May 3, 2017

Before you skip this blog post and think it has little to do with you, I want to assure you that it most likely does impact you in some way. The Federal Trade Commission recently updated their guidance on sponsored content for brands and influencers. While their policy is more directed towards Instagram and celebrity influencers, it actually applies across the board to all social media and can impact a business of any size or influence.

I am not a lawyer and am not attempting to provide you with actual legal advice, but you know how much I love to keep you up to date on legal implications and ways to protect yourself and your business on social media.

So, if you do anything with affiliate links or promotions, share any sort of sponsored content where you get compensated, or if you work with influencers for your brand, this information will impact you and you want to understand how.

And before I get into all the technical stuff, let me assure you that this is important. Just because the wheels of the government may be slow to turn and they are often lagging in their ability to keep up with social media changes, this does not mean you or anyone else is exempt. Just because others are "getting away with it" does not mean you should assume you will too. If you want to protect your brand or the businesses you work with, you should be aware of the laws and how they impact you.

So, what do you need to know?

According to the FTC, "an advertisement or promotional message shouldn’t suggest or imply to consumers that it’s anything other than an ad."

If you, as a business or brand, post content that endorses another product, and you are compensated for that content, you are required to provide "clear and conspicuous disclosures" that it is branded content and that you are being compensated.

This means that if you get a portion of proceeds for everyone that signs up using your affiliate link, you need to tell people that it is an affiliate link. You'll often notice bloggers put [affiliate link] before or after a link to disclose this. This makes it obvious - or conspicuous.

If you share something to social media via photo or video that demonstrates a product you are endorsing, and being compensated to promote, you are required to include information in the post details that it is a "sponsored post" or "ad". Again, this makes it obvious to your audience.

In all reality, I could end this blog post here. Do this, you'll be fine!

The problem with rules, though, is that people try to skirt around them. And that's what's happened lately. Celebrities and brands started using #sp (for sponsored post) on their posts claiming that was sufficient. But, the FTC came back and said not so much. The average person would not know what #sp means so that statement is not conspicuous and therefore it violates the policy.

Then you also had people hiding the "conspicuous statements" in a batch of hashtags, or within a blurb of text and disclaimers, or at the bottom of a post caption. This would make it "hidden" and therefore, again, not conspicuous, and in violation of the policy.

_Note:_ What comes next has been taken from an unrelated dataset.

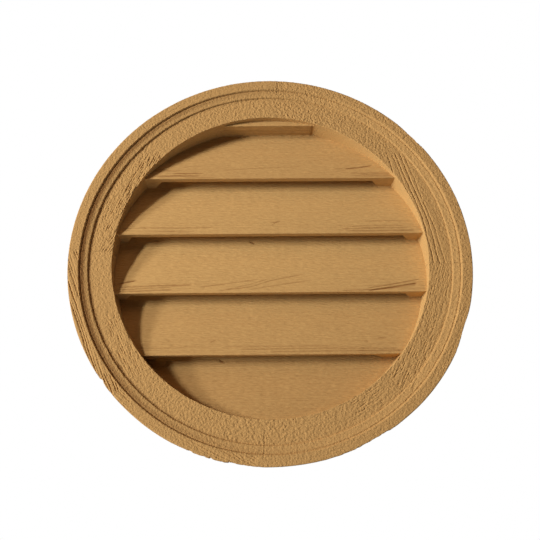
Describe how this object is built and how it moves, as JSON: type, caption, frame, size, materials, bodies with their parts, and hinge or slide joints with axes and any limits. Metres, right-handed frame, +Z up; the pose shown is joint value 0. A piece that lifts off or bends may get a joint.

So, the FTC has had to come out with enhanced guidelines and actually sent detailed letters to a number of influencers in order to clarify the expectations that align with this policy.

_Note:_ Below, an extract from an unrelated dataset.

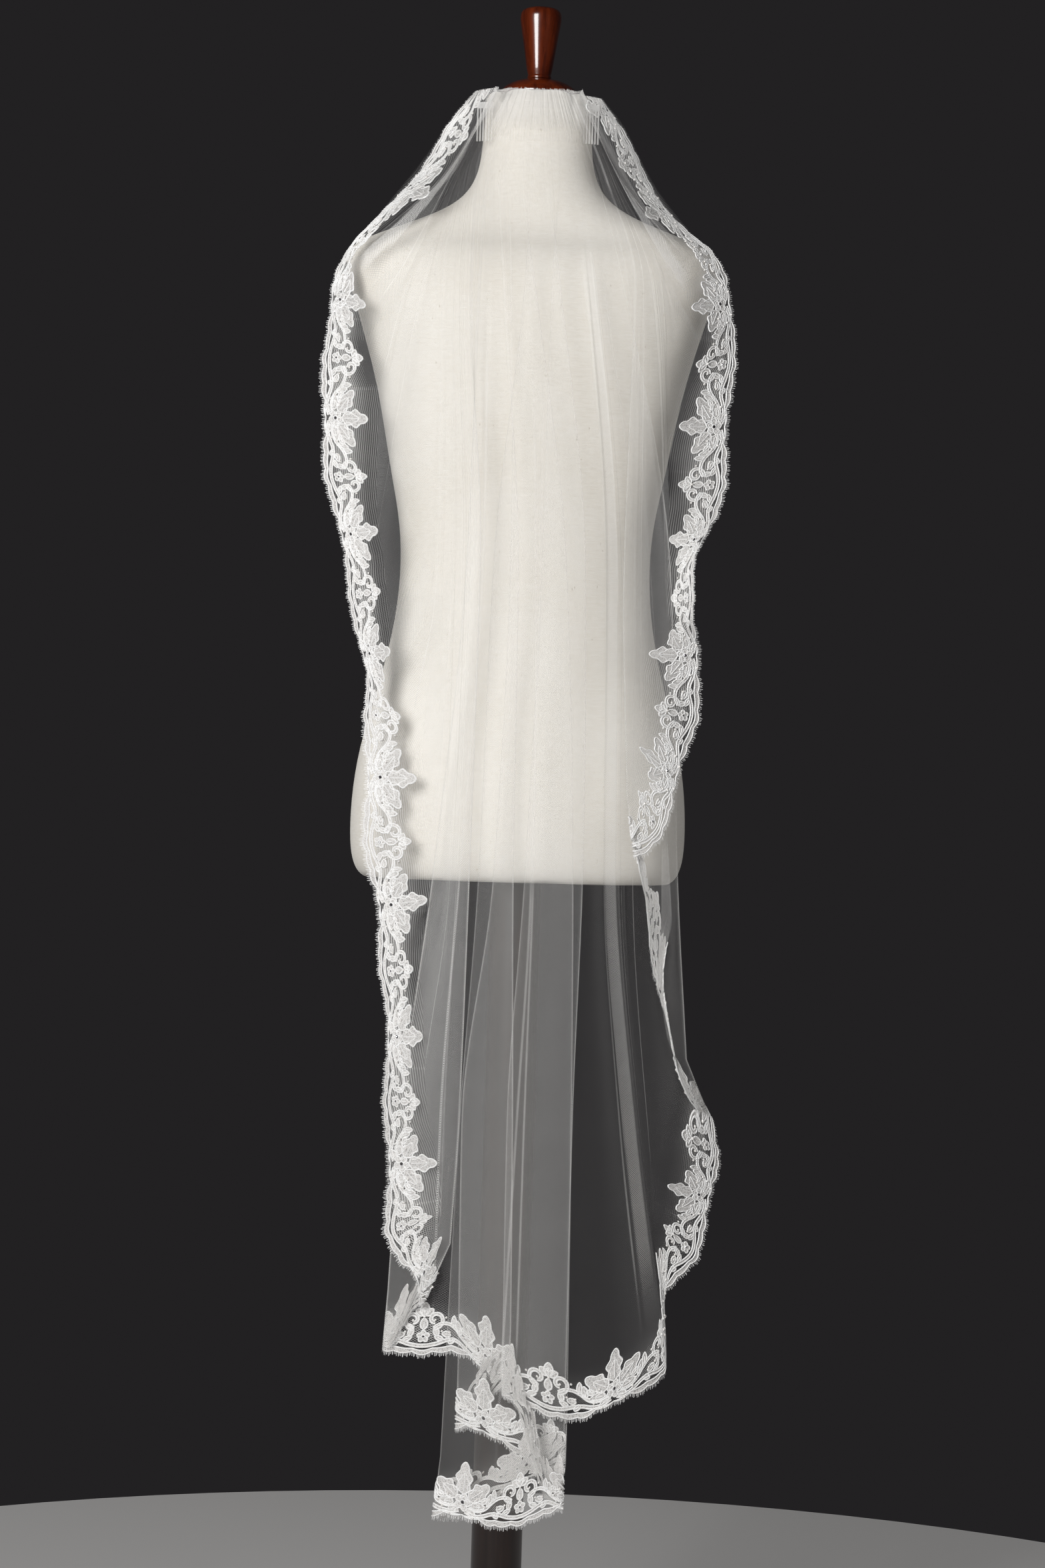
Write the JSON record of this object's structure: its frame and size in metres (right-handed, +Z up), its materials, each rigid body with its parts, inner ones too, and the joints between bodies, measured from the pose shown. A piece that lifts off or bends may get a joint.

While the letter was targeted towards Instagram users, likely because this is the platform of choice for most of these people, and easily monitored, the information should be considered for all social media platforms. In this letter, the FTC actually tells marketers and endorsers to include the conspicuous disclosure prior to the "...more" on Instagram captions, and to avoid burying the disclosure in a long list of hashtags at the bottom of the caption or in another comment.

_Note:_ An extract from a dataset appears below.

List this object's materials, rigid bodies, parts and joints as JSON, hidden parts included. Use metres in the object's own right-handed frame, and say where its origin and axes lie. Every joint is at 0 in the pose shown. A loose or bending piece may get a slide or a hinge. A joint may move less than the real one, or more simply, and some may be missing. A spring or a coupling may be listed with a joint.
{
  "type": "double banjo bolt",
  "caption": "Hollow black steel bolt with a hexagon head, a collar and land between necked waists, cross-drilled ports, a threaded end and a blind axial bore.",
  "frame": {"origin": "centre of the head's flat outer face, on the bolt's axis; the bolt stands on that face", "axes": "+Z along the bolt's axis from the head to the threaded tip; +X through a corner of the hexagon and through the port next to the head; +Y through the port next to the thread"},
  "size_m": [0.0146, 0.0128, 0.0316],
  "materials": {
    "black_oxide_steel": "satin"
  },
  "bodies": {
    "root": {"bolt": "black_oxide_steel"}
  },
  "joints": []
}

Here's why this is so important: the FTC has realized that brands will get sneaky to avoid disclosing branded content and they are doing what they can to mitigate this to protect the public consumer.

If they are noticing this on Instagram, they are going to pay attention to other platforms as well. They are paying attention to how you disclose sponsored content and where you put those messages.

It is important that you consider this whenever you promote an affiliate link, a compensated post, a paid endorsement, or other type of sponsored content. You want to be clear about your intent and be "transparent" with your audience. You can read more about the FTC guidelines here.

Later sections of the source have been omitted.